Ditto for Mike Pompeo, who I think would make a very good president if someone could talk him out of some of his neoconservative interventionist foreign policy longings.
There will also be an establishment candidate – or maybe several – in the race. Former New Jersey governor Chris Christie has kept himself just visible enough to vie for the establishment slot, and at least one or two unabashed Trump haters will enter in order to take charge of the ten or so percent of wishy-washy status quo loving Mitch McConnell-type GOP voters. These candidates will camp out in Iowa and New Hampshire trying to capture enough support to remain viable until a place like South Carolina votes, which is sometimes friendly to establishmentarians.
Conservatives – and probably Trump himself – would relish a Liz Cheney candidacy, and she’s probably just dumb enough to do it, too. Or, should Liz decide she’d prefer to slither as a K Street lobbyist and settle for making big bucks while sniping at Trump from the outside, Adam Kinzinger could fill in for her. There are always a few candidates in every cycle that cause party followers to wonder, “Why is he/she there?”, so 2024 will be no different.

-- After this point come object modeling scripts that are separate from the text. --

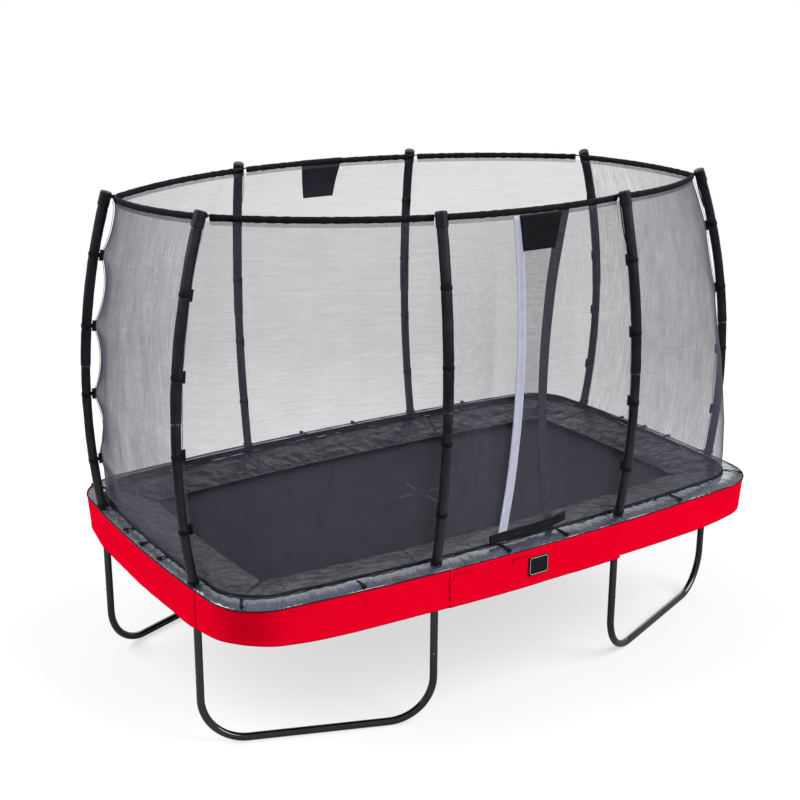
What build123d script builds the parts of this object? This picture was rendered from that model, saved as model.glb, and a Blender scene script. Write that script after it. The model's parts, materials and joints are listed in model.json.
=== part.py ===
"""Rectangular garden trampoline with a bowed steel frame, four U legs and a net enclosure.

Everything is in millimetres. The origin is on the ground below the middle of the jumping bed,
+X runs along the length, the entrance faces -Y and +Z is up.
"""

import os
from dataclasses import dataclass
from math import asin, atan2, cos, hypot, sin, sqrt

from build123d import *

# ---------------------------------------------------------------- driving dimensions
# Frame: a ring of round tube whose sides bow outwards a little
frame_length = 3660.0  # tube centre to tube centre, across the middle of the ends
frame_width = 2166.0  # tube centre to tube centre, across the middle of the long sides
side_bow_radius = 15000.0
end_bow_radius = 9400.0
frame_corner_radius = 330.0
rail_diameter = 42.0
rail_wall = 1.5
rail_height = 889.0  # tube centre above the ground
side_post_offset = 636.0  # posts on the long sides, from the middle
end_post_offset = 616.0  # posts on the ends, from the middle

# T sockets that join rail, leg and pole
socket_length = 150.0
socket_wall = 2.5
socket_drop = 70.0  # length of the leg sleeve below the rail
pole_collar_length = 46.0
pole_collar_wall = 3.5
rail_end_gap = 20.0  # from a post's axis to the end of each rail inside the socket
fit_clearance = 0.4  # radial, tube in socket
leg_clearance = 0.8  # radial, leg post in its looser sleeve

# Legs
leg_diameter = 42.0
leg_wall = 1.5
leg_bend_radius = 250.0
leg_joint_height = 388.0
spigot_length = 60.0
screw_radius = 5.0
screw_head_height = 3.5
screw_rise = 28.0  # screw above the leg joint

# Enclosure poles, each a single bend of tube in a foam sleeve
pole_diameter = 32.0
pole_wall = 1.5
pole_middle_height = 1850.0
pole_head_height = 2762.0
side_pole_bulge = 93.0  # outward shift of the middle of a long-side pole
side_pole_inset = 22.0  # inward shift of its head
side_pole_drift = 29.0  # shift of its head towards the middle of the side
end_pole_bulge = 59.0
end_pole_inset = 142.0
end_pole_drift = 80.0
sleeve_lower_diameter = 51.0
sleeve_upper_diameter = 56.0
sleeve_joint_height = 1812.0
sleeve_clearance = 0.5  # radial, sleeve on pole
cap_diameter = 64.0
cap_above = 32.0  # cap top above the ring
cap_below = 50.0  # cap skirt below the ring

# How far each springy pole's head stands from its nominal place: (x, y, z)
pole_lean = {
    "left_front": (0.0, 5.0, 42.0),
    "front_left": (0.0, 5.0, 18.0),
    "front_right": (-10.0, 10.0, 14.0),
    "right_front": (-10.0, 5.0, -15.0),
    "right_back": (-12.0, 6.0, -26.0),
    "back_right": (-12.0, 6.0, -8.0),
    "back_left": (-48.0, 10.0, 0.0),
    "left_back": (-52.0, 8.0, -10.0),
}

# Ring of flexible rods inside the hem at the top of the net
ring_inset = 46.0  # ring inside the pole axis
ring_bow = 75.0  # outward bow of each rod between two poles
rod_diameter = 9.0
hem_height = 36.0
hem_thickness = 13.0
hem_rise = 9.0  # hem above the rod's axis
hem_clearance = 0.4
hem_gap = 52.0  # bare rod beside each pole head
rod_gap = 1.5  # from a pole cap's ear to the end of a rod
ear_radius = 9.0

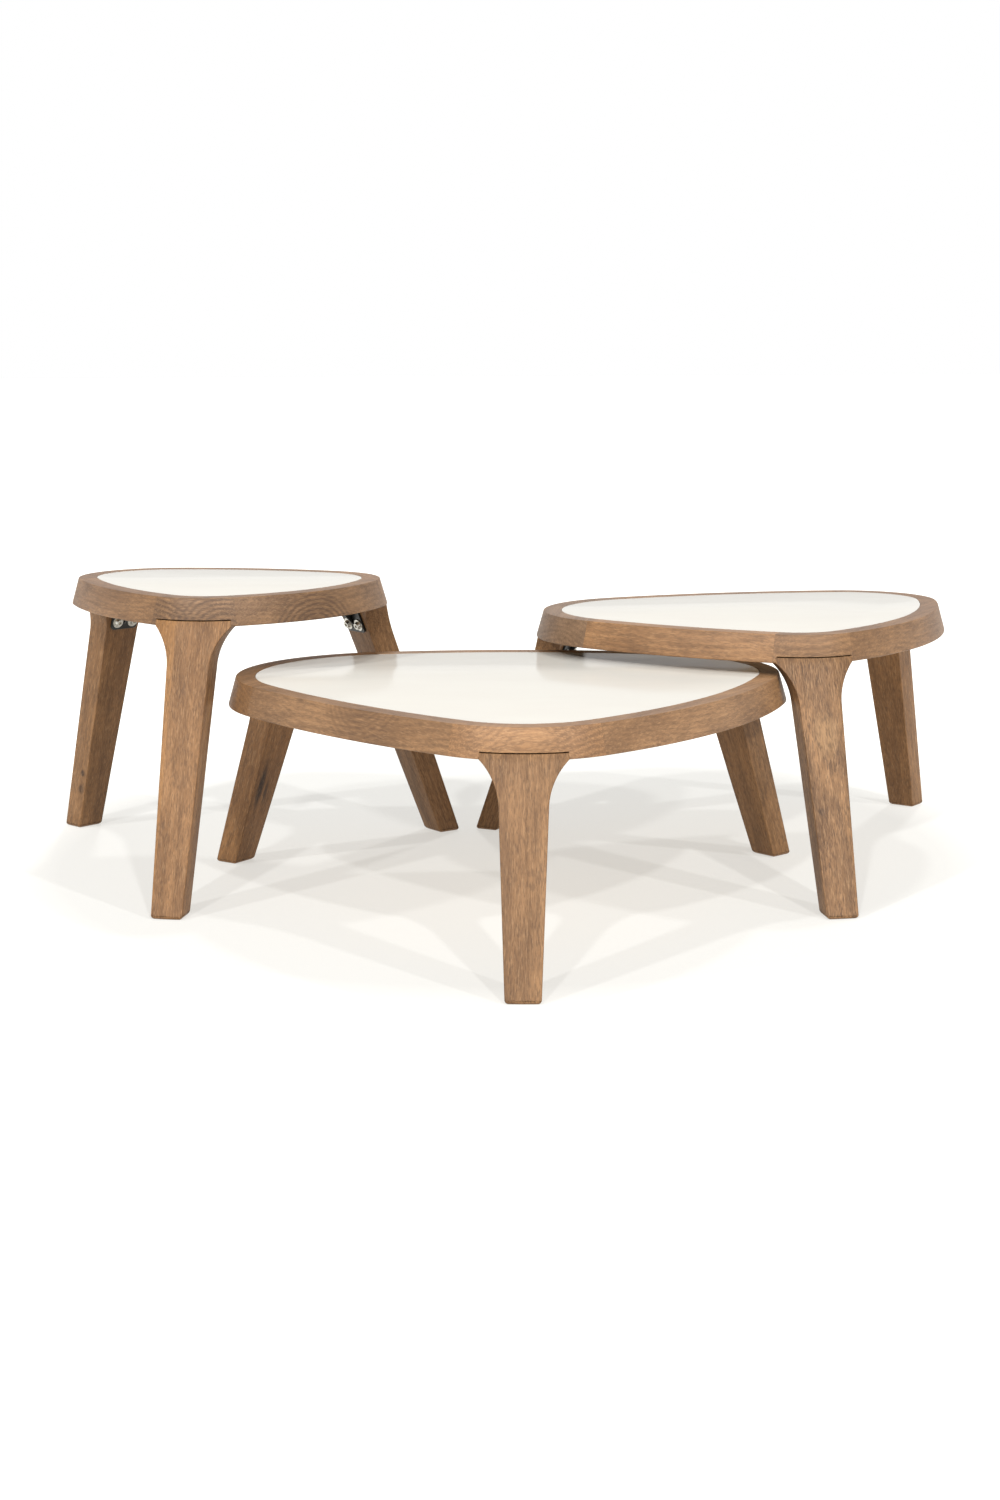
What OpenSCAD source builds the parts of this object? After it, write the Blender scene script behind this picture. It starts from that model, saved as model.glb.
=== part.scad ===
/* [Heights] */
// Height of the low, large table, floor to top face
low_h = 333; // [320:1:338]
// Height of the middle table
mid_h = 394; // [386:1:420]
// Height of the tall, small table
tall_h = 451; // [435:1:480]

/* [Rim and top] */
// Height of the wooden rim
rim_h = 42; // [38:1:46]
// Width of the rim's top face, outer edge to stone panel
rim_face = 29; // [26:1:32]
// How far the rim's outer face leans out from top to bottom
rim_lean = 12; // [6:1:14]
// Width of the rim at its underside
rim_base = 46; // [46:1:54]
// Bevel on the rim's top outer edge
rim_bevel = 1.2; // [0.6:0.1:2]
// Thickness of the stone panel
panel_t = 12; // [8:1:12]
// Thickness of the board under the panel
board_t = 18; // [15:1:18]
// Gap between the rim and the panel
panel_gap = 0.4; // [0.2:0.1:0.8]

/* [Legs] */
// Width of a leg where it meets the rim
leg_top_w = 118; // [110:1:122]
// Width of a leg below its flare
leg_neck_w = 65; // [64:1:74]
// Width of a foot
foot_w = 47; // [42:1:54]
// Thickness of a foot, outer to inner face
foot_t = 41; // [36:1:46]
// Radius of the flare on each side of a leg
flare_r = 82; // [82:2:110]
// Depth of the notch in the rim that holds the leg top
notch_h = 10; // [6:1:10]

/* [Fittings] */
// Width of a steel bracket
bracket_w = 52; // [48:1:54]
// Plate thickness of a steel bracket
bracket_t = 4; // [3:0.5:5]
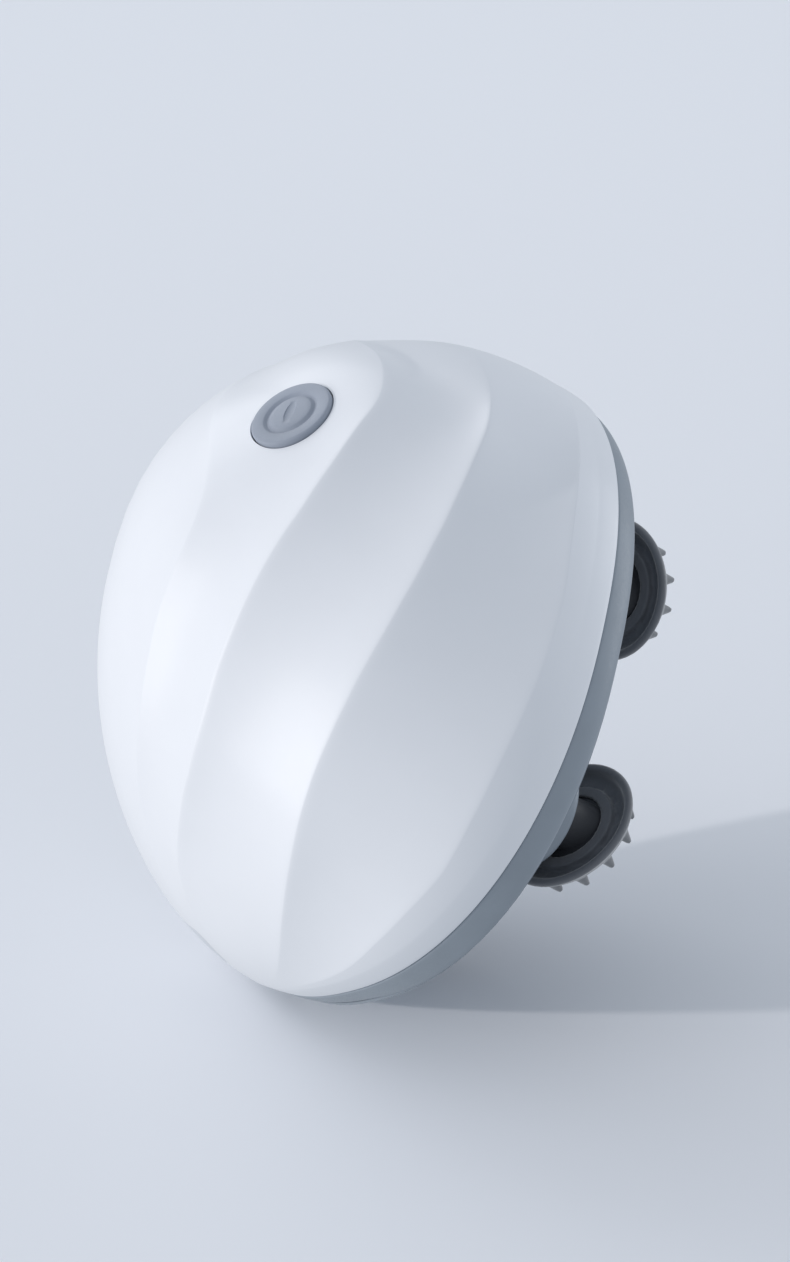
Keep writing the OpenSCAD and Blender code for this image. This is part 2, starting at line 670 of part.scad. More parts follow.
module reduction_gear() color(nylon) lift() translate([arbor_x, 0, 0]) union() {
    translate([0, 0, gear_low + gear_w + 1]) rotate(small_turn)
        gear(small_teeth, coarse_module, plate_low - 0.8 - gear_low - gear_w - 1);
    translate([0, 0, plate_low - 0.8 - eps]) cylinder(r = arbor_r, h = wheel_low - plate_low + 0.8 + 2*eps);
    translate([0, 0, wheel_low]) rotate(wheel_turn) difference() {
        gear(wheel_teeth, fine_module, wheel_w);
        round_each(6, wheel_teeth*fine_module*0.31, 0) translate([0, 0, -cut]) cylinder(r = 3.6, h = 10);
    }
    translate([0, 0, wheel_low + wheel_w - eps]) cylinder(r = 4, h = 0.6);
    translate([0, 0, wheel_low + wheel_w]) cylinder(r = arbor_tip_r, h = bracket_top - wheel_low - wheel_w - 0.2);
}

module centre_gear() color(nylon) lift(gear_low) rotate(centre_turn) difference() {
    gear(centre_teeth, coarse_module, plate_low - 0.8 - gear_low);
    translate([0, 0, -cut]) cylinder(r = pin_r + run_gap, h = 20);
    round_each(6, centre_teeth*coarse_module*0.29, 0) translate([0, 0, -cut]) cylinder(r = 2.8, h = 20);
}

module centre_pin() color(steel) lift(floor_low + 0.9) cylinder(r = pin_r, h = plate_top - 0.7 - floor_low - 0.9);

cell_x = motor_x - motor_r - 1.2 - cell_r;
cell_z = plate_top + cell_r + 3.2;
cradle_wall = 1.6;
module battery_cell() color(cell_blue) lift(cell_z) translate([cell_x, 0, 0]) rotate([90, 0, 0]) {
    rotate_extrude() polygon([[0, -cell_len/2], [cell_r - 0.5, -cell_len/2], [cell_r, -cell_len/2 + 0.5],
        [cell_r, cell_len/2 - 1.5], [cell_r - 0.5, cell_len/2 - 1], [2.6, cell_len/2 - 1],
        [2.6, cell_len/2], [0, cell_len/2]]);
}

module battery_cradle() color(black) lift(plate_top) translate([cell_x, 0, 0]) difference() {
    union() {
        translate([-cell_r - 0.8, -cell_len/2 - 2, 0]) cube([2*cell_r + 0.4, cell_len + 4, cell_r - 1]);
        for (s = [-1, 1]) translate([-cell_r + 1.5, s*(cell_len/2 + 1.1) - 0.9, 0])
            cube([2*cell_r - 3, 1.8, cell_r + 6]);
    }
    translate([0, cell_len/2 + 0.15, cell_z - plate_top]) rotate([90, 0, 0])
        cylinder(r = cell_r + plug_gap, h = cell_len + 0.3);
}

// Parts of a head. The hub holds its pad askew, so the head kneads as it turns.
// Heights with pad_ in their name are measured along the leaned axis from the lip
pad_lip = 0.7;
pad_wall = 2.3;
pad_face = -pad_wall - 0.6;
pad_tips = -pad_wall - finger_len;
edge_ring = pad_r - 2.3;
disc_r = 6.4;
disc_t = 0.9;
disc_skin = 0.5;
disc_low = pad_face + disc_skin;
tip_r = 0.4;
finger_r = 1.3;
sleeve_r = 4.2;
sleeve_hole = sleeve_r/cos(head_lean) - (disc_low + disc_t)*tan(head_lean) + 0.2;
sleeve_top = pedestal_low - 0.6;
// Height of the middle of the lip, which brings the lowest finger tip to zero
pad_z = -rim_z - pad_tips*cos(head_lean) + (edge_ring + tip_r)*sin(head_lean);
// The shaft ends above the disc's underside, also on the side where that rises
shaft_low = pad_z + disc_low/cos(head_lean) + (shaft_r + plug_gap)*tan(head_lean) + 0.3;

module at_lean(i) at_head(i) lift(pad_z) rotate(lean_turn + 180*(i%2)) rotate([0, -head_lean, 0])
    children();

module head_shaft() color(steel) lift(shaft_low) cylinder(r = shaft_r, h = plate_top - 0.2 - shaft_low);

module head_gear() color(nylon) lift(gear_low) rotate(head_gear_turn) difference() {
    gear(head_teeth, coarse_module, gear_w);
    translate([0, 0, -cut]) cylinder(r = shaft_r + plug_gap, h = 20);
    round_each(6, head_teeth*coarse_module*0.29, 0) translate([0, 0, -cut]) cylinder(r = 2, h = 20);
}

module head_bushing() color(bronze) lift() difference() {
    union() {
        translate([0, 0, pedestal_low + seal_pocket_h])
            cylinder(r = bushing_r, h = floor_top - pedestal_low - seal_pocket_h);
        translate([0, 0, floor_top]) cylinder(r = bushing_flange_r, h = bushing_flange_t);
    }
    translate([0, 0, pedestal_low]) cylinder(r = shaft_r + run_gap, h = 40);
}

module shaft_seal() color(black) lift(pedestal_low + 0.2)
    ring(seal_pocket_r, shaft_r + run_gap, seal_pocket_h - 0.2);

// Plastic hub: an upright sleeve pressed on the shaft, and a leaned disc in the silicone
module head_hub(i) color(black) difference() {
    union() {
        at_lean(i) translate([0, 0, disc_low]) cylinder(r = disc_r, h = disc_t);
        difference() {
            at_head(i) lift(pad_z - pad_r) cylinder(r = sleeve_r, h = sleeve_top - pad_z + pad_r);
            at_lean(i) translate([0, 0, disc_low - 20]) cylinder(r = pad_r, h = 20 + eps);
        }
    }
    at_head(i) lift(shaft_low) cylinder(r = shaft_r + plug_gap, h = 30);
}

// Silicone head: a shallow cup with a rolled lip, and three rings of blunt fingers
module head_pad(i) color(pad_grey) difference() {
    at_lean(i) union() {
        rotate_extrude($fn = 64) polygon(pad_profile());
        finger_ring(edge_fingers, edge_ring, -pad_wall + 0.4);
        finger_ring(middle_fingers, pad_r*0.56, pad_face + 0.3);
        finger_ring(inner_fingers, pad_r*0.25, pad_face + 0.3);
    }
    at_lean(i) {
        translate([0, 0, disc_low - plug_gap]) cylinder(r = disc_r + plug_gap, h = disc_t + 2*plug_gap);
        translate([0, 0, disc_low + disc_t]) cylinder(r = sleeve_hole, h = 20);
    }
}
function pad_profile() = concat(
    [[0, pad_face], [pad_r*0.68, pad_face]],
    [for (i = [1:5]) let (a = 90*i/5) [pad_r*0.68 + (pad_r*0.32 - pad_lip)*sin(a),
        pad_face + (pad_wall*0.3 + 0.6)*(1 - cos(a))]],
    [for (i = [0:6]) let (a = -60 + 240*i/6) [pad_r - pad_lip + pad_lip*cos(a), -pad_lip + pad_lip*sin(a)]],
    [for (i = [0:5]) let (a = 90*i/5) [pad_r - 2*pad_lip - 0.1 - 2.1*(1 - cos(a)),
        -pad_lip - 0.2 - (disc_low + 0.4 - pad_face + 0.3)*sin(a)]],
    [[disc_r + 0.9, disc_low + disc_t + disc_skin], [0, disc_low + disc_t + disc_skin]]);
// A ring of blunt cones that reach the plane of the tips
module finger_ring(count, ring, z) round_each(count, ring, 0) translate([0, 0, pad_tips])
    cylinder(r1 = tip_r, r2 = finger_r, h = z - pad_tips, $fn = 16);

top_shell();
base_ring();
bottom_cover();
seal_ring();
housing_screws();
power_button();
button_switch();
circuit_board();
board_screws();
charge_board();
charge_socket();
charge_plug();
chassis_plate();
chassis_screws();
motor_bracket();
bracket_screws();
motor_case();
motor_end_cap();
motor_shaft();
motor_pinion();
reduction_gear();
centre_gear();
centre_pin();
battery_cell();
battery_cradle();
for (i = [1:4]) {
    at_head(i) head_shaft();
    at_head(i) head_gear();
    head_hub(i);
    head_pad(i);
    at_head(i) head_bushing();
    at_head(i) shaft_seal();
}
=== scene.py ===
"""Looks of an electric pet massager.

It has a fluted dome, a grey base, a button, a port plug, four soft heads and the works inside. Sizes are
in millimetres and turned into metres as a mesh is made. Heights are measured from the seam between dome and
base, and Form.lift puts them into the frame of the CAD model.
"""

import json
import logging
import math
from dataclasses import dataclass, field
from enum import Enum
from typing import Iterable, Sequence

import bmesh
import bpy
import numpy as np
from mathutils import Matrix, Vector


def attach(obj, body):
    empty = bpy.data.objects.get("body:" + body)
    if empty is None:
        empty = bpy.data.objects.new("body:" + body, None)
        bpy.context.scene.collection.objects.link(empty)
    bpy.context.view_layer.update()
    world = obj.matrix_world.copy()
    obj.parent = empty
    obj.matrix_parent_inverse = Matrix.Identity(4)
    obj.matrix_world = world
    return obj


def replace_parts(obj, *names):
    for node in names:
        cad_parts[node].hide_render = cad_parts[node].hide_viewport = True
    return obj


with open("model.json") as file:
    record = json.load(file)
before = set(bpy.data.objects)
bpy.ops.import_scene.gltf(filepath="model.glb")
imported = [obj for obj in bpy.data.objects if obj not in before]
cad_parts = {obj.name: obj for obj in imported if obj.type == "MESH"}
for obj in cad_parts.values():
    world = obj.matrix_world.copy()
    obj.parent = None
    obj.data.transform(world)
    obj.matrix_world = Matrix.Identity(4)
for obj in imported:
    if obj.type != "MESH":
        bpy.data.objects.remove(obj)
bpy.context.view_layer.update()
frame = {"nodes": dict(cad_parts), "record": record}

MM = 0.001
TINY = 1e-6
LARGEST_POWER = 40.0
LOG = logging.getLogger("pet_massager")
Point = tuple[float, float, float]
Profile = list[tuple[float, float]]
Table = tuple[tuple[float, float], ...]


class Surface(Enum):
    """How the skin of a material is worked."""

    GLOSSY = "glossy"
    MOULDED = "moulded"
    SOFT = "soft"
    DRAWN = "drawn"
    TURNED = "turned"
    LAMINATE = "laminate"


METAL_STRETCH = {Surface.DRAWN: (1.0, 1.0, 0.04), Surface.TURNED: (0.12, 0.12, 1.0)}
NOISE_SPAN = (0.3, 0.7)
NOISE_ROUGHNESS = 0.55
COAT_ROUGHNESS = 0.18
SHEEN_ROUGHNESS = 0.45
BUMP_STRENGTH = 0.6
TONE_MM = 7.0
WEAVE_MM = 1.4


class Nodes:
    """A node tree that is filled with short calls."""

    def __init__(self, tree: bpy.types.NodeTree) -> None:
        """Keeps the tree that the nodes go into."""
        self.tree = tree

    def fill(self, node: bpy.types.Node, inputs: dict[str | int, object]) -> bpy.types.Node:
        """Sets or links the inputs of a node.

        Args:
            node: the node.
            inputs: for an input's name or number, its own value or the socket that feeds it.

        Returns:
            The same node.
        """
        for key, value in inputs.items():
            if isinstance(value, bpy.types.NodeSocket):
                self.tree.links.new(value, node.inputs[key])
            else:
                node.inputs[key].default_value = value
        return node

    def add(self, kind: str, inputs: dict[str | int, object]) -> bpy.types.Node:
        """Adds a node.

        Args:
            kind: its type, without the leading ShaderNode.
            inputs: as for fill.

        Returns:
            The new node.
        """
        return self.fill(self.tree.nodes.new(f"ShaderNode{kind}"), inputs)

    def noise(self, place: bpy.types.NodeSocket, size_mm: float, detail: float) -> bpy.types.NodeSocket:
        """Adds a noise of a real size.

        Args:
            place: coordinates in metres.
            size_mm: size of the blotches.
            detail: how many finer layers it has.

        Returns:
            The noise's factor.
        """
        scale = 1.0 / (size_mm * MM)
        inputs = {"Vector": place, "Scale": scale, "Detail": detail, "Roughness": NOISE_ROUGHNESS}
        return self.add("TexNoise", inputs).outputs["Fac"]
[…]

It could be that Cheney or Kinzinger or (insert no chance GOP Trump-hater here) would try to run against Trump so as to curry favor with liberal cable news outlets, where, after a few months on the campaign trail, they could vie for a primetime show slot opposite Jen Psaki or some other Biden administration castoff. Can’t you picture the “Liz and Jen dish on politics” show?
What isn’t likely to happen is some Trump challenger effectively using the January 6 Committee findings to base their campaigns on. Conservatives recognize the whole affair is a farce, which might not have been the case if Nancy Pelosi had allowed a truth-seeking firebrand like Rep. Jim Jordan to participate and ask tough questions. Instead, you have Liz Cheney publicly pursuing her vendetta against Trump and a collection of Democrats without any credibility.
Hardly anyone’s paying attention to the boring public proceedings hashing over a four-hour event that happened a year and a half ago. There were no weapons, no dramatic, memorable confrontations, no members of Congress harmed and very little property permanently destroyed that day. It was a riot, and not even a very good one.
Trump’s viability is not threatened by the January 6 Committee. Any realistic challenges to a 2024 candidacy will be waged by a collection of Republicans with real resumes and who could possibly offer the same kind of policy gravitas as Trump but with a slightly more palatable public persona. Liz Cheney need not apply. But there’s still a long way to go, too.